34It is appropriate to firstly consider the statutory context within which s 22A lies. Part 3 of the Sentencing Act deals with sentence procedures generally and Div 1 comprises ss 21 - 25. Those provisions deal with: a general power to reduce penalties, aggravating, mitigating and other factors in sentencing, the requirement to take into account a guilty plea, power to reduce penalties for facilitating the administration of justice, power to reduce penalties for assistance provided to law enforcement officers and the ability to take other matters into account. Section 21A(3) identifies a number of mitigating factors to be taken into account in determining an appropriate sentence. Sub-section (3)(k) identifies a plea of guilty by the offender as such a mitigating factor. Section 22(1) then provides that in passing sentence for an offence where the offender has pleaded guilty, the court must taken into account the fact that the offender has pleaded guilty and the timing of the guilty plea or an indication of the intention to plead guilty as well as the circumstances in which the offender indicated an intention to plead guilty. It is then open to the court to impose a lesser penalty than it would otherwise have imposed. Sub-section 1(A) provides that a lesser penalty imposed under the section must not be "unreasonably disproportionate to the nature and circumstances of the offence." Section 23(1) permits a court to impose a lesser penalty than it would otherwise impose because of the degree to which the offender has assisted or undertaken to assist law enforcement authorities in the prevention, detection, investigation of or in proceedings relating to the offence concerned or any other offence. Sub-section 2 lays down a number of matters to be considered in taking that course and sub-section 3 requires that a lesser penalty, nevertheless, must not be unreasonably disproportionate to the nature and circumstances of the offence.

35On their face these provisions deal with related but not overlapping concepts. It is difficult to detect a legislative intention that the very same matters will attract more than one discount. In R v Thomson; R v Houlton (2000) 49 NSWLR 383, the Court of Criminal Appeal held that the utilitarian value of a plea to the criminal justice system should generally be assessed in the range of 10 per cent to 25 per cent discount on sentence. The primary consideration in determining where in the range a particular case should fall was the timing of the plea.

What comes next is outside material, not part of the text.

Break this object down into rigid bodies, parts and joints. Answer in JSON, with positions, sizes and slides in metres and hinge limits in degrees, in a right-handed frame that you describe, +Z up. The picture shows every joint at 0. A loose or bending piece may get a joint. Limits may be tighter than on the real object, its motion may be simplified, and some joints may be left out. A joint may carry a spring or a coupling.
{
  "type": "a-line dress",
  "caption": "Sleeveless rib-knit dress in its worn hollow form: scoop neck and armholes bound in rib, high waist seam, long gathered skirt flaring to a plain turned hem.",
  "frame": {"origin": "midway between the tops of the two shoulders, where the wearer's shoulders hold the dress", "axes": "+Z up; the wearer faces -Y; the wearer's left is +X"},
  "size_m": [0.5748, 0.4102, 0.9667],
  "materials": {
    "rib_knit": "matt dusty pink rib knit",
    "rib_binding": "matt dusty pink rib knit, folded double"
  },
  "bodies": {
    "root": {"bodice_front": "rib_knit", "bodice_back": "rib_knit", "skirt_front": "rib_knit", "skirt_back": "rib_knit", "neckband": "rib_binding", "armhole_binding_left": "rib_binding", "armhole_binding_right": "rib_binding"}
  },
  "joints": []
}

At [154], Spigelman CJ noted that the complexity of issues about which evidence would have to be gathered and adduced affected the value of the plea: the greater the difficulty of assembling the relevant evidence and the greater the length and complexity of the trial, the greater the utilitarian value of the plea.

36In the present matter the Court has accepted that the defendant entered an early plea of guilty having regard to all the circumstances disclosed by the evidence and that a discount at the highest level identified in Thomson and Houlton should be applied. That discount encompasses the fact that a detailed Statement of Agreed Facts was presented to the court by the parties: the utilitarian value of that plea was high, given the complexity of the defendants' operations and the multitude of safety rules and procedures applied.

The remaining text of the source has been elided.